[Husker] My Husker thoughts

JEN_SENS answerman1 at hotmail.com
Thu Sep 20 22:39:06 CDT 2007


I don't think it is odd to have to continue to stress fundamentals. Bad 
habits constantly develop that detract from good fundamental play. Part of 
good coaching is recognizing and correcting these abberations.

I believe the problem, at least on the high school and college levels, is 
there are very few players who are fundamentally sound. (Kind of like, how 
many good shooters are there in the NBA?) Everyone is looking for the 
highlight hit and so there is the bumping with the shoulder or the body 
rather than squaring up, wrapping up, and taking down.

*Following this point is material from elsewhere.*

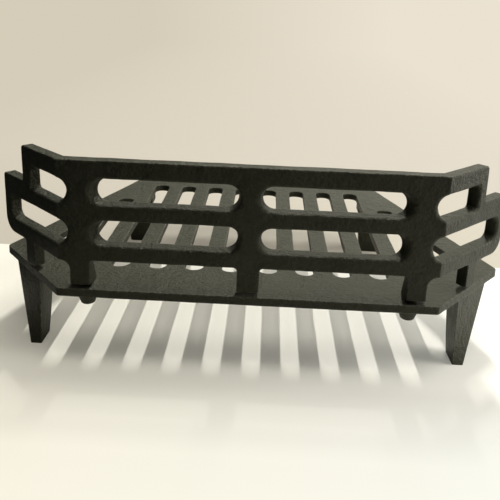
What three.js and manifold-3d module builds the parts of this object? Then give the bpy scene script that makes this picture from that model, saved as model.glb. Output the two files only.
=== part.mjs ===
// A cast-iron log grate: a flat slotted bed on four angle legs, and a pierced front fret that lifts out.
// Millimetres, +Z up. The origin is on the floor under the middle of the bed, and the fret faces -Y.
import * as THREE from 'three';
import { mergeVertices } from 'three/addons/utils/BufferGeometryUtils.js';
import Module from 'manifold-3d';

const wasm = await Module();
wasm.setup();

// Fit between pieces that touch, and how far a cutter runs past the face it cuts.
const SEAT_GAP = 0.3;
const CUT_PAST = 1;

// Bed: plan measured from its front edge (y = 0) and its middle (x = 0).
const BED_DEPTH = 285;
const BED_FRONT_HALF = 138;
const BED_SIDE_HALF = 203;
const BED_REAR_HALF = 126.5;
const BED_SIDE_CORNER_Y = 70;
const BED_CORNER_RADIUS = 4;
const BED_TOP = 59.5;
const BED_THICKNESS = 6.5;
const BED_UNDERSIDE = BED_TOP - BED_THICKNESS;
const EDGE_CHAMFER = 0.8;

// The two slanted edges of its right-hand half: the front diagonal, and the side that narrows to the rear.
const DIAGONAL_ANGLE = Math.atan2(BED_SIDE_CORNER_Y, BED_SIDE_HALF - BED_FRONT_HALF);
const DIAGONAL_LENGTH = Math.hypot(BED_SIDE_CORNER_Y, BED_SIDE_HALF - BED_FRONT_HALF);
const SIDE_SLOPE = (BED_SIDE_HALF - BED_REAR_HALF) / (BED_DEPTH - BED_SIDE_CORNER_Y);

// Leg screws: one for each leg, up through the leg's flange into a blind tapped boss under the bed.
const SCREW_RADIUS = 3;
const SCREW_LENGTH = 16;
const SCREW_HEAD_FLATS = 10;
const SCREW_HEAD_HEIGHT = 4;
const SCREW_HOLE_CLEARANCE = 0.4;
const SCREW_TIP_CLEARANCE = 2;
const WASHER_RADIUS = 6.25;
const WASHER_THICKNESS = 1.6;
const BOSS_BEYOND_WASHER = 0.25;
const SCREW_BOSS_RADIUS = WASHER_RADIUS + BOSS_BEYOND_WASHER;
const SCREW_BOSS_HEIGHT = 6;
const BOSS_TO_WALL = 1;
const FLANGE_THICKNESS = 6;
const FLANGE_REACH = 11;
const FLANGE_CORNER_RADIUS = 4;
const BOSS_MOUTH = BED_UNDERSIDE - SCREW_BOSS_HEIGHT;
const FLANGE_TOP = BOSS_MOUTH - SEAT_GAP;
const FLANGE_BOTTOM = FLANGE_TOP - FLANGE_THICKNESS;
const WASHER_TOP = FLANGE_BOTTOM - SEAT_GAP;
const HEAD_TOP = WASHER_TOP - WASHER_THICKNESS - SEAT_GAP;
const SCREW_TIP = HEAD_TOP + SCREW_LENGTH;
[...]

Brandenburg may be 
slow, but he tackles. Remember Clint Finley? People raved at what a big 
hitter he was, but he whiffed a lot because he didn't wrap up, and just 
tried to blow the other guy up.

I further believe that our coaches are stressing creating a turn-over 
machine. So instead of wrapping up and taking the guy down, they are 
grabbing at the arm or trying to punch the ball out. The result is arm 
tackling  and missed tackles, with increased yards after contact. We need 
players who when they hit someone, the ball carrier goes backwards rather 
than five (or fifty) yards up field.

Gerald


----- Original Message ----- 
From: "Alan Siporin" <alans at efn.org>
To: "Dick Karre" <dkarre at comcast.net>
Cc: <husker at tssi.com>
Sent: Wednesday, September 19, 2007 2:02 PM
Subject: Re: [Husker] My Husker thoughts


>
> A solid point made by Dick Karre about the need to teach fundamentals in 
> the
> middle of the season (or even three games in to respond to another post as
> well). What's worse is that we hear this same excuse after nearly every
> loss. It seems to me that whatever the problem (fundamentals, technique,
> scheme) after the first offensive series, the defensive coaches should be
> able to gather the players and say you are doing X wrong, or you forgot to
> do Y. Focus and do it right the next series.
>
> The one element that wouldn't work this way (and that Mike Nolan brought 
> up)
> is a talent gap. That would take time, and very successful recruiting. 
> Which
> brings me to my main point of concern:
>
> When Pedersen changed coaching staffs he implemented a major shift in
> program philosophy. The old philosophy was still to recruit the best 
> talent
> possible, but countered some inherent Nebraska weaknesses in attracting 
> top
> talent with a unique offense that allowed us to cherry pick those kinds of
> players, much as USC cherry picks from the whole pack. Nebraska was the 
> best
> at what it did, so we got a pretty good shot at the best of the lineman 
> and
> qbs that ran that offense. We will always have to compete with everybody 
> for
> running backs, but with the best rushing offense year in and year out, 
> that
> should be a wash, at worst.
>
> As we recover from a hard loss, several possibilities exist. On the bright
> side, maybe what's in place is working and just needs more time. On the
> gloomier side, maybe the new overall direction for the program dooms us to
> years of mediocrity. Or yet another possibility is that what Callahan is
> trying to do can work, but Callahan isn't the guy to make it work. 
> Perhaps
> it's none of the above (talent, technique, etc). Instead its the staff's
> inability to motivate properly. Osborne was the master and that, and 
> spoiled
> us rotten.
>
> The feature on USC's Friday approach to practice (having fun and goofing
> around keeps them loose) struck me as a possible key, especially when we
> were missing tackles right and left (and center). Maybe the Husker players
> were over-revved and consequently kept over-running the play.
>
> That's long enough for now. I'm ready to move on to Ball State.